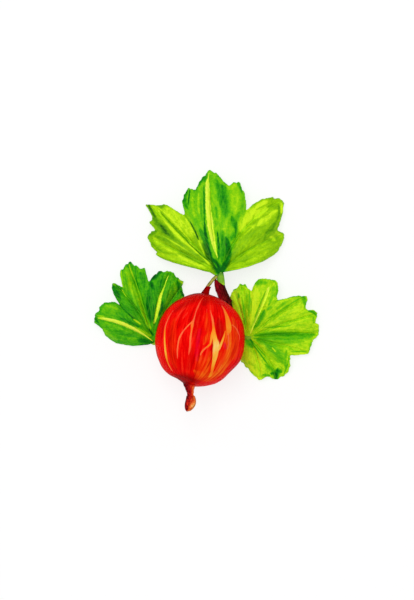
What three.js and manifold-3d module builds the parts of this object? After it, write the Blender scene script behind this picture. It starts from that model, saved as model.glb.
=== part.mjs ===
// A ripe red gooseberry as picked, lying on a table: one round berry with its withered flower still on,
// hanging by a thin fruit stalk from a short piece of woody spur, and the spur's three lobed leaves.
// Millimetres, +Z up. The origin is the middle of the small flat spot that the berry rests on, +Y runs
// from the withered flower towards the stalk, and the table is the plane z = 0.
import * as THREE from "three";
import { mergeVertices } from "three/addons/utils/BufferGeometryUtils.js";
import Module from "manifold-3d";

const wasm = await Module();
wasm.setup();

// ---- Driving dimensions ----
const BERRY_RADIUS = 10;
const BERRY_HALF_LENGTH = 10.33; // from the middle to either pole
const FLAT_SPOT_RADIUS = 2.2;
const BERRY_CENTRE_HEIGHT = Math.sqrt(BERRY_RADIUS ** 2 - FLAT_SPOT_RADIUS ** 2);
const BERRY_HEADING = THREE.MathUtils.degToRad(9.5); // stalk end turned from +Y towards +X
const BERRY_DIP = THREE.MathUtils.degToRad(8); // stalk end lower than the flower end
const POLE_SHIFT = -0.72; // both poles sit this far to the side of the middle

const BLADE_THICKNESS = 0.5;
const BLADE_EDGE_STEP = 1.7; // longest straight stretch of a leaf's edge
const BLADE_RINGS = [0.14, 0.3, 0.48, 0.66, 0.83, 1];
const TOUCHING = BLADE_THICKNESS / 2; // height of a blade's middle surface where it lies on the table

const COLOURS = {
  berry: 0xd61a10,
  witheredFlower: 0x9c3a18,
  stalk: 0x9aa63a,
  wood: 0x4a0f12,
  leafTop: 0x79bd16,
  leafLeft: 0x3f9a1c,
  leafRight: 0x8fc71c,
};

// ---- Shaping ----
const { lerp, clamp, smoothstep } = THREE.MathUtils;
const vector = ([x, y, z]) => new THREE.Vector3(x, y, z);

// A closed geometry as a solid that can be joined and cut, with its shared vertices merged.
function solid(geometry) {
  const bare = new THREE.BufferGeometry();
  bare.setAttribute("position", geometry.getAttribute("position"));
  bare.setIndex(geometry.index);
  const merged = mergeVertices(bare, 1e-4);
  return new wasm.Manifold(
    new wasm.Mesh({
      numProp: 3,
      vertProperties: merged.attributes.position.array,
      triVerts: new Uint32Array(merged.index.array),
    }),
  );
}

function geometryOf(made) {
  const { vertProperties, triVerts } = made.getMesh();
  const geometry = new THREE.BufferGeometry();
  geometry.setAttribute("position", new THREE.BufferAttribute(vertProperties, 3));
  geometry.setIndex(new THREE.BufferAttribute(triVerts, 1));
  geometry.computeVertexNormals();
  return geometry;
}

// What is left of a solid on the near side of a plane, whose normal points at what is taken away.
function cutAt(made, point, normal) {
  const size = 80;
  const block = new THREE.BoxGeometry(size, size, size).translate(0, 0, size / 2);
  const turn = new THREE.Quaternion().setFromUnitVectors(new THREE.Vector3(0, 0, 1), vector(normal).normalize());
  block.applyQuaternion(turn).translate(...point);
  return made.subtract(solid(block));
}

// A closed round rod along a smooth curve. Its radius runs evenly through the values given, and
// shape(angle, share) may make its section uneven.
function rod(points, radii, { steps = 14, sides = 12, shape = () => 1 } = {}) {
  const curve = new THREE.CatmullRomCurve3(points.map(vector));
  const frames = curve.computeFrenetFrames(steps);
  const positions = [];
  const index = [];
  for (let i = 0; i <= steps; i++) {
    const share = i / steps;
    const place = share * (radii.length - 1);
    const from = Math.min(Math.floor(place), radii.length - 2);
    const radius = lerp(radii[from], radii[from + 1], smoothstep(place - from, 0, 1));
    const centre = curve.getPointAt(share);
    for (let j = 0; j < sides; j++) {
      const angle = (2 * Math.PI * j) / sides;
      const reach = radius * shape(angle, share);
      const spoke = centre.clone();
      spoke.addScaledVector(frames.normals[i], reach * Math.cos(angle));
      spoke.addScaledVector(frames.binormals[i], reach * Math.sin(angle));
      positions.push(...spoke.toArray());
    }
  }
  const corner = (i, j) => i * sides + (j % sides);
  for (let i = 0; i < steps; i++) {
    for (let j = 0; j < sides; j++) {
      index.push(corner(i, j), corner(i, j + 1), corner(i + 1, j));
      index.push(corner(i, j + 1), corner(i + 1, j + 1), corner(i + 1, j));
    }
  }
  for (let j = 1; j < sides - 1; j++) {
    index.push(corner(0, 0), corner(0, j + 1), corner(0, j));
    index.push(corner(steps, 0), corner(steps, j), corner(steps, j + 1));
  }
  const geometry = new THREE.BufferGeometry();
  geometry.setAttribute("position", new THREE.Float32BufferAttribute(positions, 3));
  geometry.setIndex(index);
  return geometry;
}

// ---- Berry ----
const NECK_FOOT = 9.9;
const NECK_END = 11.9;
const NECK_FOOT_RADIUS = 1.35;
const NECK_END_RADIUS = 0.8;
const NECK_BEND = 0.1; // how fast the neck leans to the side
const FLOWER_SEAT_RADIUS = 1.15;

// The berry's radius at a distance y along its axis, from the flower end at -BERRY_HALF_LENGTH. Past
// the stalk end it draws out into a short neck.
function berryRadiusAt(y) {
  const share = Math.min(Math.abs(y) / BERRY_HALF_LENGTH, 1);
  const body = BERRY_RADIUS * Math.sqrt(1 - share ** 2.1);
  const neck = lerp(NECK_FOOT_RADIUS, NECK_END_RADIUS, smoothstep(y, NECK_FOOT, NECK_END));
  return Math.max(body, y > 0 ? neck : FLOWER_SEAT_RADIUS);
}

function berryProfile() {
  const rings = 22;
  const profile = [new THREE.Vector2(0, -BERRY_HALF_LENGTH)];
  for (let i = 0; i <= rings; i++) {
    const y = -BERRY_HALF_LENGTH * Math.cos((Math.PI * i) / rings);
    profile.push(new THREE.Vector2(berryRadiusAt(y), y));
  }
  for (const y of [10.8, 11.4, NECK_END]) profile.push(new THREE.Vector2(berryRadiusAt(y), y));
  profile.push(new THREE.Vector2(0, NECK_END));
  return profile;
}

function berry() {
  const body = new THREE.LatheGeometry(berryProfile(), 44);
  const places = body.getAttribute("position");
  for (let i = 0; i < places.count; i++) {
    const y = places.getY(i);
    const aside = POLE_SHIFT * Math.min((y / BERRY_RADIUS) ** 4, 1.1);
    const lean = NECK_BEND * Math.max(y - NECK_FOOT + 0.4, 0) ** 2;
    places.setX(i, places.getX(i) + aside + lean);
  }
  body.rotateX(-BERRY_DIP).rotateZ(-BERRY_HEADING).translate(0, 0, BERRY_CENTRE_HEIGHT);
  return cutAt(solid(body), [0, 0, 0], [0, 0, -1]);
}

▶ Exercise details
From the listing above, extract every line exactly as it stands.

▶ Response to this exercise
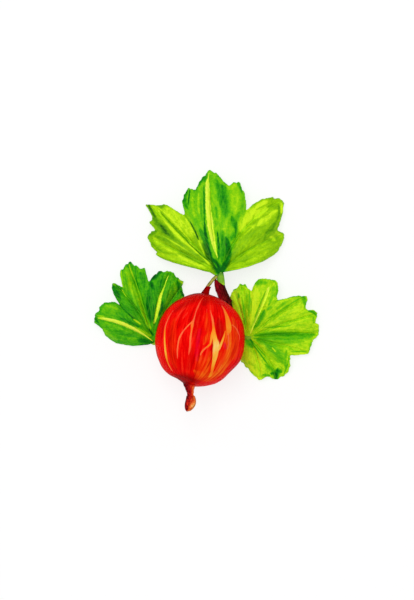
What three.js and manifold-3d module builds the parts of this object? After it, write the Blender scene script behind this picture. It starts from that model, saved as model.glb.
=== part.mjs ===
// A ripe red gooseberry as picked, lying on a table: one round berry with its withered flower still on,
// hanging by a thin fruit stalk from a short piece of woody spur, and the spur's three lobed leaves.
// Millimetres, +Z up. The origin is the middle of the small flat spot that the berry rests on, +Y runs
// from the withered flower towards the stalk, and the table is the plane z = 0.
import * as THREE from "three";
import { mergeVertices } from "three/addons/utils/BufferGeometryUtils.js";
import Module from "manifold-3d";

const wasm = await Module();
wasm.setup();

// ---- Driving dimensions ----
const BERRY_RADIUS = 10;
const BERRY_HALF_LENGTH = 10.33; // from the middle to either pole
const FLAT_SPOT_RADIUS = 2.2;
const BERRY_CENTRE_HEIGHT = Math.sqrt(BERRY_RADIUS ** 2 - FLAT_SPOT_RADIUS ** 2);
const BERRY_HEADING = THREE.MathUtils.degToRad(9.5); // stalk end turned from +Y towards +X
const BERRY_DIP = THREE.MathUtils.degToRad(8); // stalk end lower than the flower end
const POLE_SHIFT = -0.72; // both poles sit this far to the side of the middle

const BLADE_THICKNESS = 0.5;
const BLADE_EDGE_STEP = 1.7; // longest straight stretch of a leaf's edge
const BLADE_RINGS = [0.14, 0.3, 0.48, 0.66, 0.83, 1];
const TOUCHING = BLADE_THICKNESS / 2; // height of a blade's middle surface where it lies on the table

const COLOURS = {
  berry: 0xd61a10,
  witheredFlower: 0x9c3a18,
  stalk: 0x9aa63a,
  wood: 0x4a0f12,
  leafTop: 0x79bd16,
  leafLeft: 0x3f9a1c,
  leafRight: 0x8fc71c,
};

// ---- Shaping ----
const { lerp, clamp, smoothstep } = THREE.MathUtils;
const vector = ([x, y, z]) => new THREE.Vector3(x, y, z);

// A closed geometry as a solid that can be joined and cut, with its shared vertices merged.
function solid(geometry) {
  const bare = new THREE.BufferGeometry();
  bare.setAttribute("position", geometry.getAttribute("position"));
  bare.setIndex(geometry.index);
  const merged = mergeVertices(bare, 1e-4);
  return new wasm.Manifold(
    new wasm.Mesh({
      numProp: 3,
      vertProperties: merged.attributes.position.array,
      triVerts: new Uint32Array(merged.index.array),
    }),
  );
}

function geometryOf(made) {
  const { vertProperties, triVerts } = made.getMesh();
  const geometry = new THREE.BufferGeometry();
  geometry.setAttribute("position", new THREE.BufferAttribute(vertProperties, 3));
  geometry.setIndex(new THREE.BufferAttribute(triVerts, 1));
  geometry.computeVertexNormals();
  return geometry;
}

// What is left of a solid on the near side of a plane, whose normal points at what is taken away.
function cutAt(made, point, normal) {
  const size = 80;
  const block = new THREE.BoxGeometry(size, size, size).translate(0, 0, size / 2);
  const turn = new THREE.Quaternion().setFromUnitVectors(new THREE.Vector3(0, 0, 1), vector(normal).normalize());
  block.applyQuaternion(turn).translate(...point);
  return made.subtract(solid(block));
}

// A closed round rod along a smooth curve. Its radius runs evenly through the values given, and
// shape(angle, share) may make its section uneven.
function rod(points, radii, { steps = 14, sides = 12, shape = () => 1 } = {}) {
  const curve = new THREE.CatmullRomCurve3(points.map(vector));
  const frames = curve.computeFrenetFrames(steps);
  const positions = [];
  const index = [];
  for (let i = 0; i <= steps; i++) {
    const share = i / steps;
    const place = share * (radii.length - 1);
    const from = Math.min(Math.floor(place), radii.length - 2);
    const radius = lerp(radii[from], radii[from + 1], smoothstep(place - from, 0, 1));
    const centre = curve.getPointAt(share);
    for (let j = 0; j < sides; j++) {
      const angle = (2 * Math.PI * j) / sides;
      const reach = radius * shape(angle, share);
      const spoke = centre.clone();
      spoke.addScaledVector(frames.normals[i], reach * Math.cos(angle));
      spoke.addScaledVector(frames.binormals[i], reach * Math.sin(angle));
      positions.push(...spoke.toArray());
    }
  }
  const corner = (i, j) => i * sides + (j % sides);
  for (let i = 0; i < steps; i++) {
    for (let j = 0; j < sides; j++) {
      index.push(corner(i, j), corner(i, j + 1), corner(i + 1, j));
      index.push(corner(i, j + 1), corner(i + 1, j + 1), corner(i + 1, j));
    }
  }
  for (let j = 1; j < sides - 1; j++) {
    index.push(corner(0, 0), corner(0, j + 1), corner(0, j));
    index.push(corner(steps, 0), corner(steps, j), corner(steps, j + 1));
  }
  const geometry = new THREE.BufferGeometry();
  geometry.setAttribute("position", new THREE.Float32BufferAttribute(positions, 3));
  geometry.setIndex(index);
  return geometry;
}

// ---- Berry ----
const NECK_FOOT = 9.9;
const NECK_END = 11.9;
const NECK_FOOT_RADIUS = 1.35;
const NECK_END_RADIUS = 0.8;
const NECK_BEND = 0.1; // how fast the neck leans to the side
const FLOWER_SEAT_RADIUS = 1.15;

// The berry's radius at a distance y along its axis, from the flower end at -BERRY_HALF_LENGTH. Past
// the stalk end it draws out into a short neck.
function berryRadiusAt(y) {
  const share = Math.min(Math.abs(y) / BERRY_HALF_LENGTH, 1);
  const body = BERRY_RADIUS * Math.sqrt(1 - share ** 2.1);
  const neck = lerp(NECK_FOOT_RADIUS, NECK_END_RADIUS, smoothstep(y, NECK_FOOT, NECK_END));
  return Math.max(body, y > 0 ? neck : FLOWER_SEAT_RADIUS);
}

function berryProfile() {
  const rings = 22;
  const profile = [new THREE.Vector2(0, -BERRY_HALF_LENGTH)];
  for (let i = 0; i <= rings; i++) {
    const y = -BERRY_HALF_LENGTH * Math.cos((Math.PI * i) / rings);
    profile.push(new THREE.Vector2(berryRadiusAt(y), y));
  }
  for (const y of [10.8, 11.4, NECK_END]) profile.push(new THREE.Vector2(berryRadiusAt(y), y));
  profile.push(new THREE.Vector2(0, NECK_END));
  return profile;
}

function berry() {
  const body = new THREE.LatheGeometry(berryProfile(), 44);
  const places = body.getAttribute("position");
  for (let i = 0; i < places.count; i++) {
    const y = places.getY(i);
    const aside = POLE_SHIFT * Math.min((y / BERRY_RADIUS) ** 4, 1.1);
    const lean = NECK_BEND * Math.max(y - NECK_FOOT + 0.4, 0) ** 2;
    places.setX(i, places.getX(i) + aside + lean);
  }
  body.rotateX(-BERRY_DIP).rotateZ(-BERRY_HEADING).translate(0, 0, BERRY_CENTRE_HEIGHT);
  return cutAt(solid(body), [0, 0, 0], [0, 0, -1]);
}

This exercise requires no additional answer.